Blackballing businesses they don’t like – or understand – is certainly their right.

But it’s not good business – or good karma.

END

7 COMMENTS

  1. I wonder about meddling do-gooders. They seem to vary from those who are just stupid and think something is preying on a person’s condition all the way to those who seem evil and want to make sure people who are having a bad time of things have no way to climb their way out of the hole.

    Payday loans and other such things are only a problem when the customer doesn’t understand what he’s getting into. If the lender is misleading people that’s fraud and there are laws for that already. If the customer doesn’t understand it after having it explained then maybe the government schools are the problem. Why didn’t they teach basic life skills such as calculating interest?

  2. There is a growing amount of legal (for the moment, anyway) businesses out there that are disfavored by the elite running the federal government. Ask anyone in the firearms & hunting, smoking & vaping, p*rn, contrarian media, pawn & non-bank loan businesses, what its been like the last decade or so (especially since 9-11) to do things that used to be easier. Like getting business credit & loans, being allowed to advertise, or the ability for their customers to use credit cards or things like pay pal.

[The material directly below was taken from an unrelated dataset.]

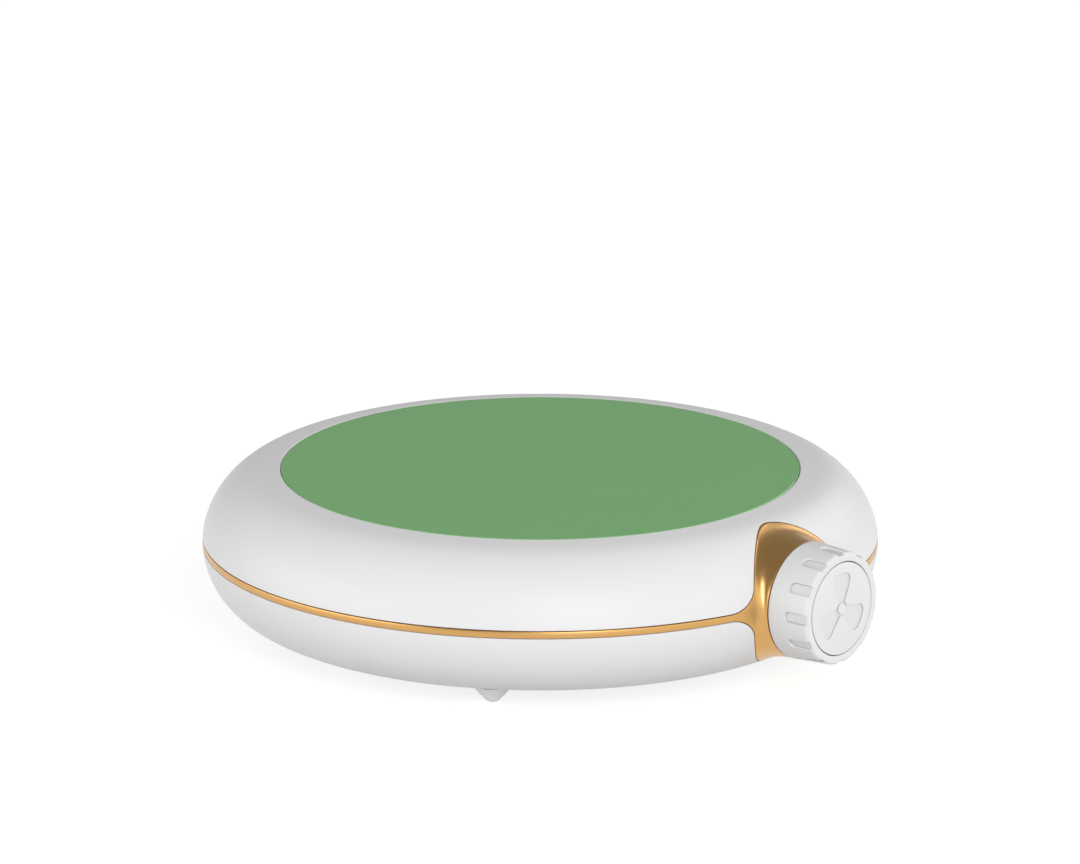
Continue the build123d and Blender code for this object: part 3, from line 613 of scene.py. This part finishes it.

    If those large big business weren’t turning the screws themselves, the government has made it clear to the rest of them, that they must do their bidding. It seems most in the computer business have the same mindset as the elite, so they don’t even have to require it yet.

    Sites like google and facebook could be places where free speech is championed. However their history is quite the opposite when it comes to that, even though the claim they are for free speech.

    I guess that is why many of us are afraid of how government does and could use technology to spy on us. The people running those tech firms don’t even have to be forced to do it, they are quite willing in fact.

    • As I understand it, most of them are in fact adherents to the same philosophies – some because they’re PART of the Elites.
      Billie Gates: Was always an NWO type, an Agenda 21 type. No children, champions causes which result in injury to and murder of others.
      Zuckerberg: Related to the Rothschilds, IIRC. So was an NWO/Agenda 21 fan, and likely also a eugenecist.
      Don’t know who built Twitter, but I’d wager good money it’s the same there.

      What’s the ideal, people? I mean, the IDEAL, IDEAL business plan?
      Be a weapons supplier and arm BOTH sides of a conflict – that you in fact created.
      E.G., make a Binny Lodden; buy an elected official, and tell them their job is to fight each other… And then sell each side weapons and warriors.
      And you don’t really need to “buy” the elected official, or build a Binny. Just work on a company connection. E.G., own Armalite. (Stock, don’t even need the company.)
      There’s always conflict in the world…. Send your friend Jim to talk to his old classmate, Mark – who is in government. Jim “leaks” insider information about Armalite weapons getting to Binny L. (Doesn’t need to be true.) Armalite is upset, demands protection, and will make a good donation to the re-election fund….
      Meantime, CIA wants to accomplish “X” (Opium trade, say, a la Afghanistan). Armalite’s guns are helpful in that… and can be re-sold to the local ground forces…

      Note you only needed three people to actually make contact. I’m sure someone who was really good would be able to do it with fewer moving pieces…

      It’s a big club. You ain’t in it….

  3. What people with no knowledge of economics (which, unfortunately, includes the vast majority these days) don’t realize is that there are many factors involved in setting an interest rate. One of these is risk – and people who resort to ‘payday’ loans are generally high risk.

  4. Always wondered how the people against payday loan shops calculated the interest rate. Sure, a 12% loan stretched out over 50 years or whatever astronomical timeframe the used would be 10,000% interest, but for a few days it’s… 12%.

    I’ve used payday loan services in the past. I’ve used pawnshops too. At the time, I didn’t have a full time job and was going to school. They served a purpose (along with the used record store). No one dragged me in there. When I wanted to buy a house, I could either save money for 40+ years (all the while making rent payments too), or take out a very expensive mortgage. Not much of a choice, either get a mortgage or keep renting. Who’s the real predatory lender here?

    While Google’s morals might be the reason stated, I’m fairly sure the business isn’t all that great these days. Credit cards are available to anyone with a pulse. Uncle is buying votes with EBT cards and “disability” welfare. Younger adults are living at home. Not anywhere near the business it was in the 80s and 90s. I’m sure someone at Google looked at the numbers and decided that it was time to drop the accounts. This just lets them generate a few feel good press releases.

    • The problem as I see it and as many of the legal profession and others who want to clean up govt. see it, is this: These payday loans that don’t get paid back are civil debts but people are being jailed for failure to pay. There is a terrible problem of this in all states and groups in Tx. are bringing it to the light.

      Failure to pay is a civil problem, a contract between two entities, not something that can be used for a debtors prison….and therein lies the problem…..and the worse the economy gets, the worse the problem. Nobody was getting jailed for failure to fulfill a contract before the economy collapse in ’08. One thing our forefathers sought to escape was debtors’ prison, something that’s made a resurgence since lending institutions started getting stiffed big time sine the shrub bunch brought down the house of cards and debtors prison was their only ace up the sleeve, something that hasn’t worked out for anyone involved,, esp. the taxpayer who is the one really getting stiffed to house and care for people who’s only crime isn’t a crime.

      • At one time, ‘debtors’ prisons’ were work farms, or some such, where one was sent to pay off his debt. But you’re right, there is no call for gunvermin to be involved in such.
        BTW, is ‘civil problem’ a contradiction in terms?